IMAP vs. POP3? Explained in 60 Seconds
Because Dovecot is the mailman handing you the letters, the "language" it uses to talk to your phone app is either the IMAP or POP3 protocol. You’ve likely seen these confusing acronyms in your email settings. The difference between them is actually very simple:
- POP3 (Take It and Run)
This is the ancient, legacy protocol. When your phone uses POP3, Dovecot literally rips the email out of the server and hands the only copy to your phone. The result? Your phone has the mail, but the server is wiped clean. If you log in from a laptop tomorrow, the inbox will be completely empty. - IMAP (The Cloud Mirror)
This is the modern standard. Under IMAP, Dovecot only hands your phone a "perfect photocopy." Everything you see on your screen—Inbox, Sent, Trash—is a live, two-way synchronized mirror of the server.
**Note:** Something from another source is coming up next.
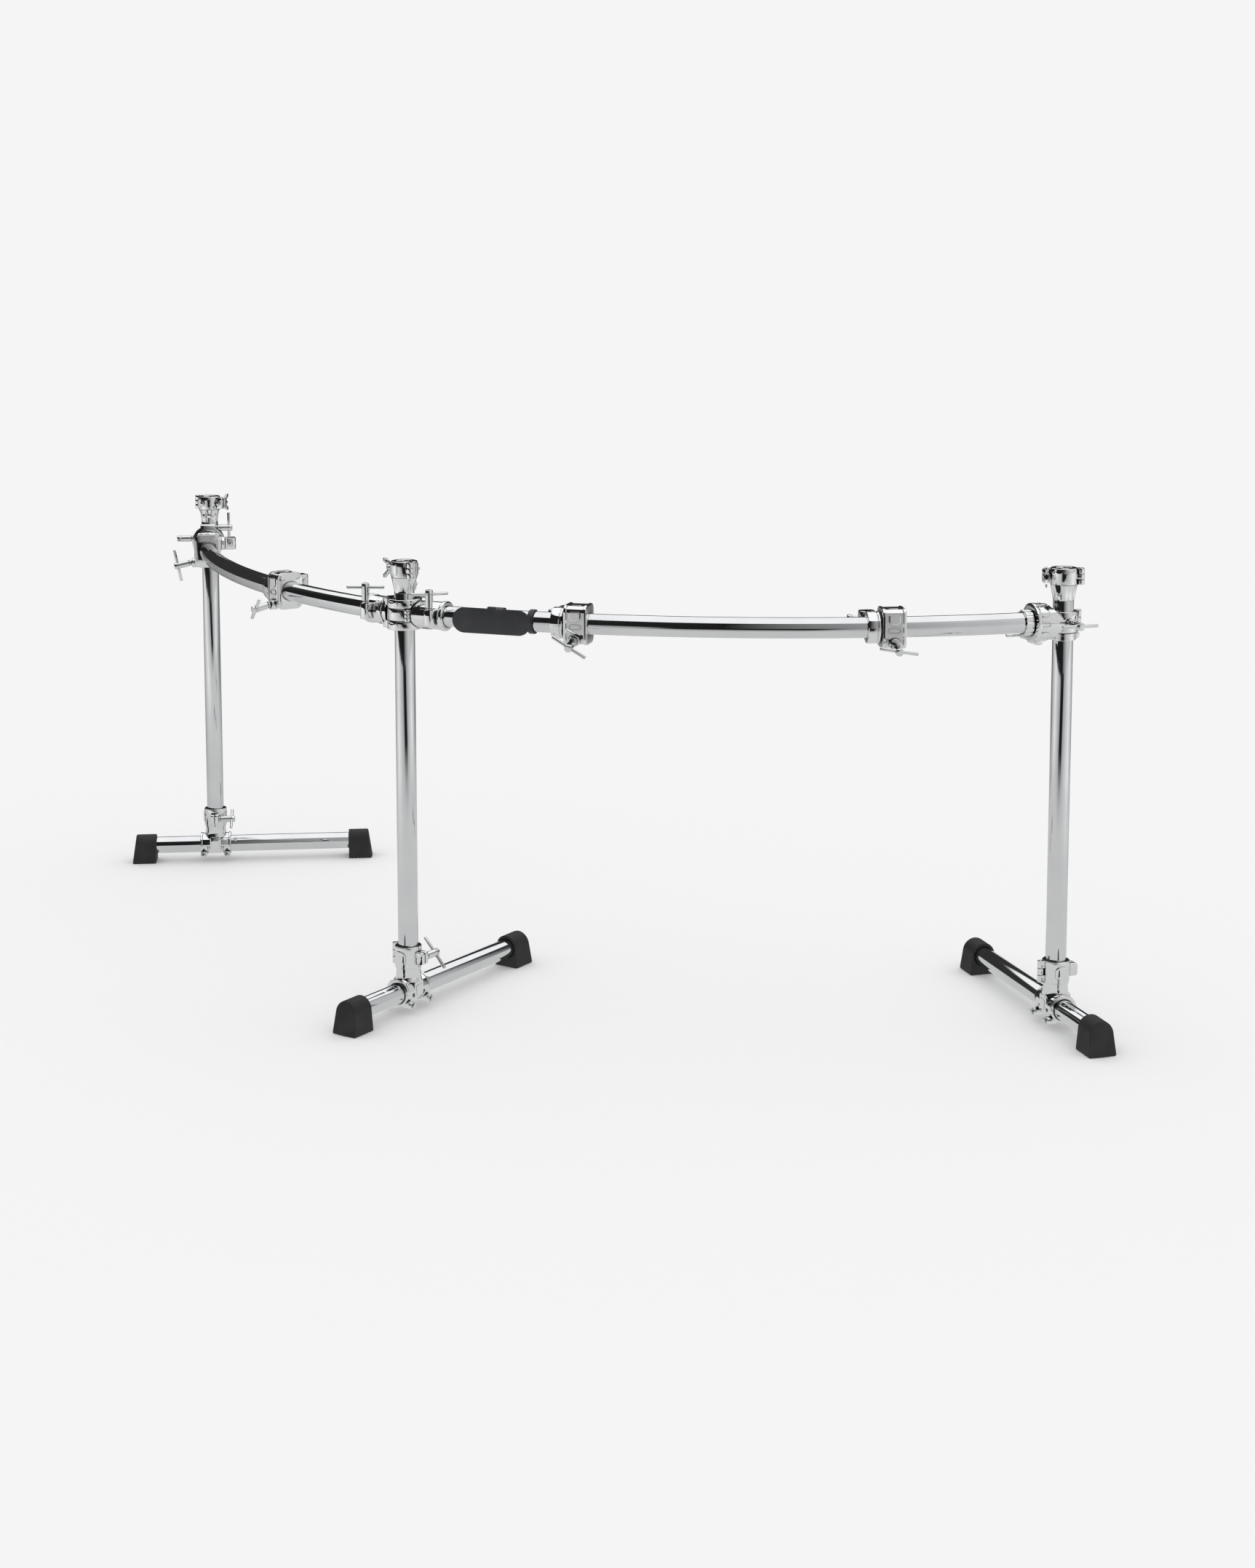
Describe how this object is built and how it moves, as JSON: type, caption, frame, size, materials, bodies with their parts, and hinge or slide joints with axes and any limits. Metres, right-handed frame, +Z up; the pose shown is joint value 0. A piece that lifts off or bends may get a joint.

If you delete a message on your phone, the server crushes the original instantly. If you switch devices, everything is exactly where you left it.
Today, 99% of premium email experiences rely on IMAP. And within the open-source world, Dovecot is the undisputed, undisputed king of running IMAP servers.
Why Do System Admins Love Dovecot?
If you check the global stats, over half of all IMAP servers on the public internet run Dovecot. Why is it universally adored by IT professionals?
- Paranoid Security: Dovecot was built with the core philosophy that "everything is vulnerable." Its architecture isolates processes so brilliantly that it is notoriously difficult for hackers to compromise. If it detects bizarre behavior, it forcefully kills the process to protect the system.
- Lightning-Fast Performance: Searching an inbox that contains 50,000 old emails will crash your phone if the server software is lazy. Dovecot uses an incredibly aggressive and robust indexing system. It actively categorizes and catalogues your mail behind the scenes, ensuring that even your most obscure keyword searches return results in milliseconds.
- Strict Standards Compliance: It plays completely by the rules. It strictly adheres to global email standards without injecting proprietary quirks, meaning whether you use an iPhone, an Android, or a niche Linux client, Dovecot will always communicate flawlessly.
Epilogue
In an era dominated by instant messaging apps like Slack, WhatsApp, and WeChat, the ancient protocol of email remains the most resilient foundation of the internet—quietly guarding our user accounts, financial statements, and serious business contracts.
The next time you pull down on your screen and hear that satisfying chime of new messages arriving, you might just want to whisper a silent "Good job, Dovecot" to a server sitting thousands of miles away.
Dovecot's Security Architecture
Dovecot's security model is built around process isolation. Unlike monolithic mail servers, Dovecot separates its functionality into multiple processes — the master process, IMAP/POP3 login processes, authentication processes, and mail storage processes — each running with the minimum privileges required for its function. If an attacker compromises the IMAP login process, the damage is contained: that process cannot access mail storage or authentication secrets directly.
Hardening Dovecot in Practice
The most impactful hardening steps for a production Dovecot deployment are: (1) enabling SSL/TLS with strong cipher suites and disabling older protocols like SSLv3 and TLSv1.0; (2) configuring fail2ban or Dovecot's built-in brute-force protection (auth_policy) to rate-limit authentication attempts; (3) enabling LMTP over SMTP for local delivery to reduce attack surface; and (4) using ssl_cert and ssl_key with certificates from a trusted CA rather than self-signed certificates. Combining these with regular log monitoring provides defense in depth against the most common email server attacks.